━━━ Stored data ━━━

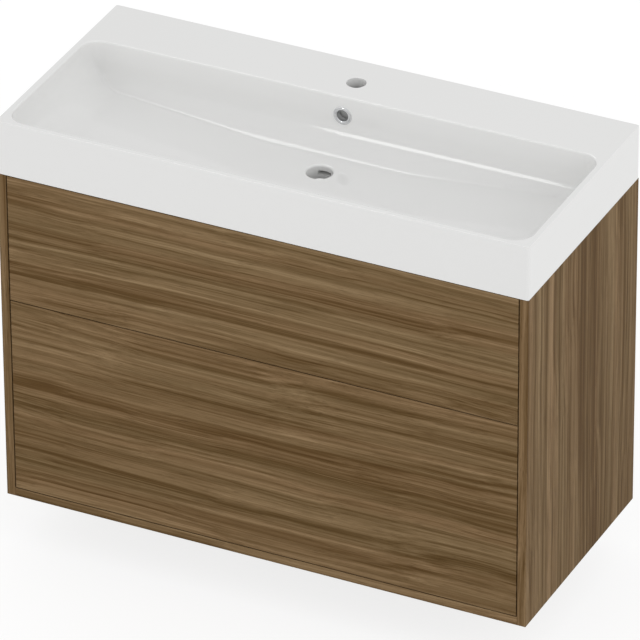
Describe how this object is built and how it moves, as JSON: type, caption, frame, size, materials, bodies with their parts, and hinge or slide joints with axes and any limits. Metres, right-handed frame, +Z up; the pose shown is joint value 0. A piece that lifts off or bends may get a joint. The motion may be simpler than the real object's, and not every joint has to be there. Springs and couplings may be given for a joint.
{
  "type": "vanity unit",
  "caption": "Wall-hung vanity unit: a wide white basin with a rectangular bowl on a walnut-look cabinet with inset push-to-open drawers.",
  "frame": {"origin": "on the wall plane, in the middle of the unit's width, level with the cabinet's underside", "axes": "+X to the right as seen from the front, +Y into the wall, +Z up"},
  "size_m": [1, 0.455, 0.753],
  "materials": {
    "ceramic": "glossy white glaze",
    "chrome": "polished",
    "clear_rubber": "soft pads",
    "wood_upright": "satin walnut-look board, grain upright",
    "wood_across": "satin walnut-look board, grain across",
    "box_board": "matt dark grey board",
    "beech": "plain beech",
    "zinc": "die-cast zinc",
    "steel": "zinc-plated steel",
    "grey_plastic": "moulded",
    "white_plastic": "moulded"
  },
  "bodies": {
    "cabinet": {"basin": "ceramic", "overflow_ring": "chrome", "basin_pads": "clear_rubber", "left_side_panel": "wood_upright", "right_side_panel": "wood_upright", "bottom_panel": "wood_across", "front_stretcher": "wood_across", "rear_top_rail": "wood_across", "rear_lower_rail": "wood_across", "cam_locks": "zinc", "cam_bolts": "steel", "dowels": "beech", "cabinet_screws": "steel", "left_hanger": "grey_plastic", "right_hanger": "grey_plastic", "left_hanger_hook": "steel", "right_hanger_hook": "steel", "hanger_adjusters": "zinc", "left_wall_plate": "steel", "right_wall_plate": "steel", "upper_left_cabinet_member": "steel", "upper_left_latch_housing": "grey_plastic", "upper_right_cabinet_member": "steel", "upper_right_latch_housing": "grey_plastic", "lower_left_cabinet_member": "steel", "lower_left_latch_housing": "grey_plastic", "lower_right_cabinet_member": "steel", "lower_right_latch_housing": "grey_plastic"},
    "upper_latch": {"upper_latch_plungers": "white_plastic"},
    "upper_middle_members": {"upper_left_middle_member": "steel", "upper_right_middle_member": "steel"},
    "upper_outer_cages": {"upper_outer_ball_cages": "steel"},
    "upper_inner_cages": {"upper_inner_ball_cages": "steel"},
    "upper_drawer": {"upper_front": "wood_across", "upper_box_front": "box_board", "upper_left_side": "box_board", "upper_right_side": "box_board", "upper_bottom": "box_board", "upper_left_drawer_member": "steel", "upper_right_drawer_member": "steel", "upper_drawer_screws": "steel", "upper_left_back": "box_board", "upper_right_back": "box_board", "upper_recess_left": "box_board", "upper_recess_right": "box_board", "upper_recess_front": "box_board"},
    "lower_latch": {"lower_latch_plungers": "white_plastic"},
    "lower_middle_members": {"lower_left_middle_member": "steel", "lower_right_middle_member": "steel"},
    "lower_outer_cages": {"lower_outer_ball_cages": "steel"},
    "lower_inner_cages": {"lower_inner_ball_cages": "steel"},
    "lower_drawer": {"lower_front": "wood_across", "lower_box_front": "box_board", "lower_left_side": "box_board", "lower_right_side": "box_board", "lower_bottom": "box_board", "lower_left_drawer_member": "steel", "lower_right_drawer_member": "steel", "lower_drawer_screws": "steel", "lower_back": "box_board"}
  },
  "joints": [
    {"name": "upper_latch_push", "type": "slide", "parent": "cabinet", "child": "upper_latch", "axis": [0, -1, 0], "range_m": [-0.0025, 0.038]},
    {"name": "upper_drawer_slide", "type": "slide", "parent": "upper_latch", "child": "upper_drawer", "axis": [0, -1, 0], "range_m": [0, 0.312]},
    {"name": "upper_middle_slide", "type": "slide", "parent": "cabinet", "child": "upper_middle_members", "axis": [0, -1, 0], "range_m": [0, 0.175]},
    {"name": "upper_outer_cage_slide", "type": "slide", "parent": "cabinet", "child": "upper_outer_cages", "axis": [0, -1, 0], "range_m": [0, 0.0875]},
    {"name": "upper_inner_cage_slide", "type": "slide", "parent": "cabinet", "child": "upper_inner_cages", "axis": [0, -1, 0], "range_m": [0, 0.2625]},
    {"name": "lower_latch_push", "type": "slide", "parent": "cabinet", "child": "lower_latch", "axis": [0, -1, 0], "range_m": [-0.0025, 0.038]},
    {"name": "lower_drawer_slide", "type": "slide", "parent": "lower_latch", "child": "lower_drawer", "axis": [0, -1, 0], "range_m": [0, 0.312]},
    {"name": "lower_middle_slide", "type": "slide", "parent": "cabinet", "child": "lower_middle_members", "axis": [0, -1, 0], "range_m": [0, 0.175]},
    {"name": "lower_outer_cage_slide", "type": "slide", "parent": "cabinet", "child": "lower_outer_cages", "axis": [0, -1, 0], "range_m": [0, 0.0875]},
    {"name": "lower_inner_cage_slide", "type": "slide", "parent": "cabinet", "child": "lower_inner_cages", "axis": [0, -1, 0], "range_m": [0, 0.2625]}
  ],
  "couplings": [
    {"joint": "upper_middle_slide", "follows": "upper_drawer_slide", "ratio": 0.56},
    {"joint": "upper_outer_cage_slide", "follows": "upper_drawer_slide", "ratio": 0.28},
    {"joint": "upper_inner_cage_slide", "follows": "upper_drawer_slide", "ratio": 0.84},
    {"joint": "lower_middle_slide", "follows": "lower_drawer_slide", "ratio": 0.56},
    {"joint": "lower_outer_cage_slide", "follows": "lower_drawer_slide", "ratio": 0.28},
    {"joint": "lower_inner_cage_slide", "follows": "lower_drawer_slide", "ratio": 0.84}
  ]
}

━━━

Filter the data, keeping only the lines that contain "frame".

The response:
Describe how this object is built and how it moves, as JSON: type, caption, frame, size, materials, bodies with their parts, and hinge or slide joints with axes and any limits. Metres, right-handed frame, +Z up; the pose shown is joint value 0. A piece that lifts off or bends may get a joint. The motion may be simpler than the real object's, and not every joint has to be there. Springs and couplings may be given for a joint.
  "frame": {"origin": "on the wall plane, in the middle of the unit's width, level with the cabinet's underside", "axes": "+X to the right as seen from the front, +Y into the wall, +Z up"},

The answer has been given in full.